* [GIVEN INFORMATION]
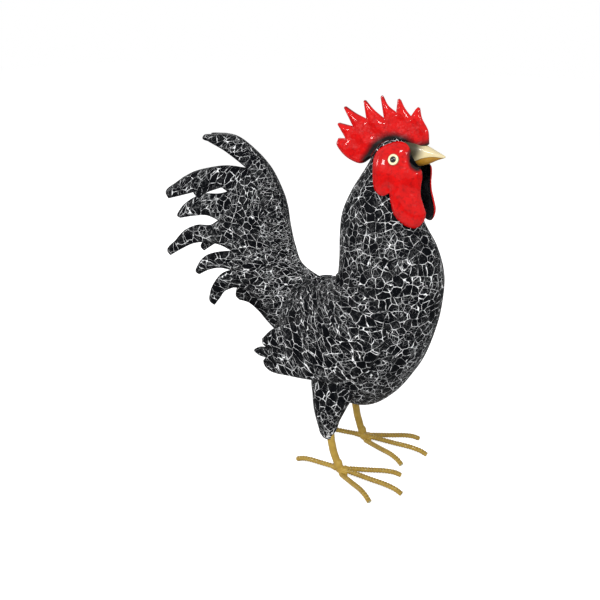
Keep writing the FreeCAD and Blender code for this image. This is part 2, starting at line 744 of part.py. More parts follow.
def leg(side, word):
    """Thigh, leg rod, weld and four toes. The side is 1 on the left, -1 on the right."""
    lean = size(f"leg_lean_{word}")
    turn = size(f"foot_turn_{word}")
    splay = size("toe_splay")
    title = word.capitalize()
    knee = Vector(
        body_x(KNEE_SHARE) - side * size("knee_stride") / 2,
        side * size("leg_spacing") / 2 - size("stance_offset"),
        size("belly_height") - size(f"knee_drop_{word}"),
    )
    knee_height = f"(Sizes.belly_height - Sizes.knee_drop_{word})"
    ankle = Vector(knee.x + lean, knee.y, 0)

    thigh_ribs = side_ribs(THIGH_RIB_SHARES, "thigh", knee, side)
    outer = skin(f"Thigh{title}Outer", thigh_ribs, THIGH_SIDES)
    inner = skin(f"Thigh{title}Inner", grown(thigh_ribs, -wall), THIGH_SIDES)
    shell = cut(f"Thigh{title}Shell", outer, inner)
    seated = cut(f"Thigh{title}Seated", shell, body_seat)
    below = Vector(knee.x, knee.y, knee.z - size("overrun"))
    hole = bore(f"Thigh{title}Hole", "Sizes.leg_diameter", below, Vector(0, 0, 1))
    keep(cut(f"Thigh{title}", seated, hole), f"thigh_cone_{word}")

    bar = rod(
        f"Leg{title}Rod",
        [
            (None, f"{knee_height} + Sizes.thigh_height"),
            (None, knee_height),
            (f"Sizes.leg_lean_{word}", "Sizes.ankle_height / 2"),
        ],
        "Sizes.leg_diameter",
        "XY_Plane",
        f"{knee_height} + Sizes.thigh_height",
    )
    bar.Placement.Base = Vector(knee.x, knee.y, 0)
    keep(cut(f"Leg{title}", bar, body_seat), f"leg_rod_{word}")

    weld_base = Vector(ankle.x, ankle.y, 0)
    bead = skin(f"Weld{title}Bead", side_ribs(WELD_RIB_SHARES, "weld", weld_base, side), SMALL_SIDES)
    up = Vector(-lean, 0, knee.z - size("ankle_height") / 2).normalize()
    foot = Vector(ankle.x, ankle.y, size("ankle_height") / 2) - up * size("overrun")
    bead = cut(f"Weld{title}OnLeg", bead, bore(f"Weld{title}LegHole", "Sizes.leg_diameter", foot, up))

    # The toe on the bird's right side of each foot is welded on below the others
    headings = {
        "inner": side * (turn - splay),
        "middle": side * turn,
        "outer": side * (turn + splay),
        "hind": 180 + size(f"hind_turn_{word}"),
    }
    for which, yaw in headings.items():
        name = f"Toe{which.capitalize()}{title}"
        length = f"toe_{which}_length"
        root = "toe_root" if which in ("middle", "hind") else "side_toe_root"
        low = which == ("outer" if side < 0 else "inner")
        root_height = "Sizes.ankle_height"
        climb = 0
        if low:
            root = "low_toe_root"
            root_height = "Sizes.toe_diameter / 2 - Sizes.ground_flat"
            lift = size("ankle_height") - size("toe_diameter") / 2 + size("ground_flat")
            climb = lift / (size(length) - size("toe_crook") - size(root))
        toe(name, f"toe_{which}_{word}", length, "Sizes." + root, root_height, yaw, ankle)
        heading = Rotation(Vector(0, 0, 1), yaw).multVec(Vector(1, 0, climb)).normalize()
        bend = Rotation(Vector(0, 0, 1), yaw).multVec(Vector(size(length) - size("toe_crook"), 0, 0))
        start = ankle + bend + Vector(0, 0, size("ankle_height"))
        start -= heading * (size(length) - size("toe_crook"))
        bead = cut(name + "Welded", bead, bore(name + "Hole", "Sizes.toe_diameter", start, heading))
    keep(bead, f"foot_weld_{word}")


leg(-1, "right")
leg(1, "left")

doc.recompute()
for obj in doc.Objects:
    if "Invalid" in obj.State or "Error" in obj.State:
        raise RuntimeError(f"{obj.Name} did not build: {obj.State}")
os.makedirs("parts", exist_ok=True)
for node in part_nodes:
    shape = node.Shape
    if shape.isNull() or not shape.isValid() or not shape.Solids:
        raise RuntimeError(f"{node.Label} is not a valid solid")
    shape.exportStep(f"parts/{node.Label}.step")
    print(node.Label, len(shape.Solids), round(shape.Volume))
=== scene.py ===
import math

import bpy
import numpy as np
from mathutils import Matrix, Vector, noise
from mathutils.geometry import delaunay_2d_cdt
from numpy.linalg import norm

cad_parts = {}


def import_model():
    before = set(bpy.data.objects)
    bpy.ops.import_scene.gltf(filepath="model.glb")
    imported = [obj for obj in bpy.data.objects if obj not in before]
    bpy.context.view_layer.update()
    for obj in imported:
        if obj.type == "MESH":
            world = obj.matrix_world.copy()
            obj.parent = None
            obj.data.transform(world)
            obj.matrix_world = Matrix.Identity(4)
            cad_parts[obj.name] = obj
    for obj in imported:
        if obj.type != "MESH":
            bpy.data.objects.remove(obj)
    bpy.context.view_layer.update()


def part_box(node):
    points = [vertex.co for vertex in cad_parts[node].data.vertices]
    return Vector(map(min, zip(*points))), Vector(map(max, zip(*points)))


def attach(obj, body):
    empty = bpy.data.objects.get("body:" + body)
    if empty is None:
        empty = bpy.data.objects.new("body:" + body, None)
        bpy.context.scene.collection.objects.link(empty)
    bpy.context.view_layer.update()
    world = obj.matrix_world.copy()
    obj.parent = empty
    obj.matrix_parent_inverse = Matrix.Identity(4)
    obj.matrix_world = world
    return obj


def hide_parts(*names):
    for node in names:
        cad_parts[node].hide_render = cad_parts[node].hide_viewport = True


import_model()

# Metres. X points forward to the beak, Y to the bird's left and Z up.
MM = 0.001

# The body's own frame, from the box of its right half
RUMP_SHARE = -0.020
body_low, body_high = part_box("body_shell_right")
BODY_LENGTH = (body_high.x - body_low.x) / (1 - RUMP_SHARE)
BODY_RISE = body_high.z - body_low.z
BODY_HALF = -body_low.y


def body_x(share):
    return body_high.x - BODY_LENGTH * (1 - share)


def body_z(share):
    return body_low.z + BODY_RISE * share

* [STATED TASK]
Set every line of the listing down word for word.

* [EXERCISE SOLUTION]
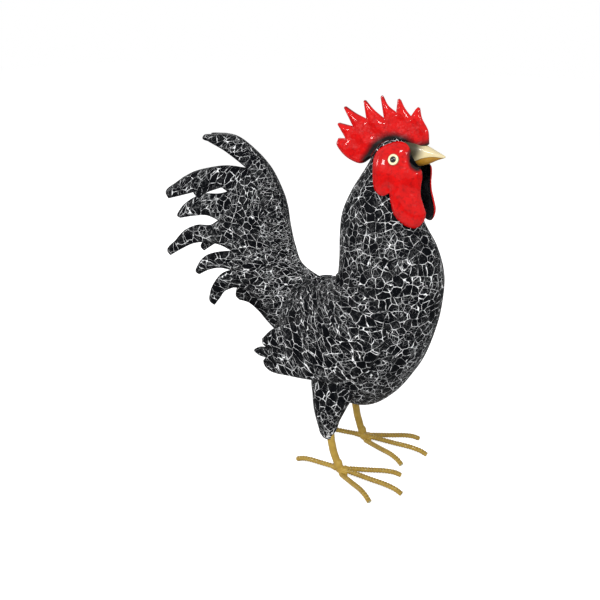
Keep writing the FreeCAD and Blender code for this image. This is part 2, starting at line 744 of part.py. More parts follow.
def leg(side, word):
    """Thigh, leg rod, weld and four toes. The side is 1 on the left, -1 on the right."""
    lean = size(f"leg_lean_{word}")
    turn = size(f"foot_turn_{word}")
    splay = size("toe_splay")
    title = word.capitalize()
    knee = Vector(
        body_x(KNEE_SHARE) - side * size("knee_stride") / 2,
        side * size("leg_spacing") / 2 - size("stance_offset"),
        size("belly_height") - size(f"knee_drop_{word}"),
    )
    knee_height = f"(Sizes.belly_height - Sizes.knee_drop_{word})"
    ankle = Vector(knee.x + lean, knee.y, 0)

    thigh_ribs = side_ribs(THIGH_RIB_SHARES, "thigh", knee, side)
    outer = skin(f"Thigh{title}Outer", thigh_ribs, THIGH_SIDES)
    inner = skin(f"Thigh{title}Inner", grown(thigh_ribs, -wall), THIGH_SIDES)
    shell = cut(f"Thigh{title}Shell", outer, inner)
    seated = cut(f"Thigh{title}Seated", shell, body_seat)
    below = Vector(knee.x, knee.y, knee.z - size("overrun"))
    hole = bore(f"Thigh{title}Hole", "Sizes.leg_diameter", below, Vector(0, 0, 1))
    keep(cut(f"Thigh{title}", seated, hole), f"thigh_cone_{word}")

    bar = rod(
        f"Leg{title}Rod",
        [
            (None, f"{knee_height} + Sizes.thigh_height"),
            (None, knee_height),
            (f"Sizes.leg_lean_{word}", "Sizes.ankle_height / 2"),
        ],
        "Sizes.leg_diameter",
        "XY_Plane",
        f"{knee_height} + Sizes.thigh_height",
    )
    bar.Placement.Base = Vector(knee.x, knee.y, 0)
    keep(cut(f"Leg{title}", bar, body_seat), f"leg_rod_{word}")

    weld_base = Vector(ankle.x, ankle.y, 0)
    bead = skin(f"Weld{title}Bead", side_ribs(WELD_RIB_SHARES, "weld", weld_base, side), SMALL_SIDES)
    up = Vector(-lean, 0, knee.z - size("ankle_height") / 2).normalize()
    foot = Vector(ankle.x, ankle.y, size("ankle_height") / 2) - up * size("overrun")
    bead = cut(f"Weld{title}OnLeg", bead, bore(f"Weld{title}LegHole", "Sizes.leg_diameter", foot, up))

    # The toe on the bird's right side of each foot is welded on below the others
    headings = {
        "inner": side * (turn - splay),
        "middle": side * turn,
        "outer": side * (turn + splay),
        "hind": 180 + size(f"hind_turn_{word}"),
    }
    for which, yaw in headings.items():
        name = f"Toe{which.capitalize()}{title}"
        length = f"toe_{which}_length"
        root = "toe_root" if which in ("middle", "hind") else "side_toe_root"
        low = which == ("outer" if side < 0 else "inner")
        root_height = "Sizes.ankle_height"
        climb = 0
        if low:
            root = "low_toe_root"
            root_height = "Sizes.toe_diameter / 2 - Sizes.ground_flat"
            lift = size("ankle_height") - size("toe_diameter") / 2 + size("ground_flat")
            climb = lift / (size(length) - size("toe_crook") - size(root))
        toe(name, f"toe_{which}_{word}", length, "Sizes." + root, root_height, yaw, ankle)
        heading = Rotation(Vector(0, 0, 1), yaw).multVec(Vector(1, 0, climb)).normalize()
        bend = Rotation(Vector(0, 0, 1), yaw).multVec(Vector(size(length) - size("toe_crook"), 0, 0))
        start = ankle + bend + Vector(0, 0, size("ankle_height"))
        start -= heading * (size(length) - size("toe_crook"))
        bead = cut(name + "Welded", bead, bore(name + "Hole", "Sizes.toe_diameter", start, heading))
    keep(bead, f"foot_weld_{word}")


leg(-1, "right")
leg(1, "left")

doc.recompute()
for obj in doc.Objects:
    if "Invalid" in obj.State or "Error" in obj.State:
        raise RuntimeError(f"{obj.Name} did not build: {obj.State}")
os.makedirs("parts", exist_ok=True)
for node in part_nodes:
    shape = node.Shape
    if shape.isNull() or not shape.isValid() or not shape.Solids:
        raise RuntimeError(f"{node.Label} is not a valid solid")
    shape.exportStep(f"parts/{node.Label}.step")
    print(node.Label, len(shape.Solids), round(shape.Volume))
=== scene.py ===
import math

import bpy
import numpy as np
from mathutils import Matrix, Vector, noise
from mathutils.geometry import delaunay_2d_cdt
from numpy.linalg import norm

cad_parts = {}


def import_model():
    before = set(bpy.data.objects)
    bpy.ops.import_scene.gltf(filepath="model.glb")
    imported = [obj for obj in bpy.data.objects if obj not in before]
    bpy.context.view_layer.update()
    for obj in imported:
        if obj.type == "MESH":
            world = obj.matrix_world.copy()
            obj.parent = None
            obj.data.transform(world)
            obj.matrix_world = Matrix.Identity(4)
            cad_parts[obj.name] = obj
    for obj in imported:
        if obj.type != "MESH":
            bpy.data.objects.remove(obj)
    bpy.context.view_layer.update()


def part_box(node):
    points = [vertex.co for vertex in cad_parts[node].data.vertices]
    return Vector(map(min, zip(*points))), Vector(map(max, zip(*points)))


def attach(obj, body):
    empty = bpy.data.objects.get("body:" + body)
    if empty is None:
        empty = bpy.data.objects.new("body:" + body, None)
        bpy.context.scene.collection.objects.link(empty)
    bpy.context.view_layer.update()
    world = obj.matrix_world.copy()
    obj.parent = empty
    obj.matrix_parent_inverse = Matrix.Identity(4)
    obj.matrix_world = world
    return obj


def hide_parts(*names):
    for node in names:
        cad_parts[node].hide_render = cad_parts[node].hide_viewport = True


import_model()

# Metres. X points forward to the beak, Y to the bird's left and Z up.
MM = 0.001

# The body's own frame, from the box of its right half
RUMP_SHARE = -0.020
body_low, body_high = part_box("body_shell_right")
BODY_LENGTH = (body_high.x - body_low.x) / (1 - RUMP_SHARE)
BODY_RISE = body_high.z - body_low.z
BODY_HALF = -body_low.y


def body_x(share):
    return body_high.x - BODY_LENGTH * (1 - share)


def body_z(share):
    return body_low.z + BODY_RISE * share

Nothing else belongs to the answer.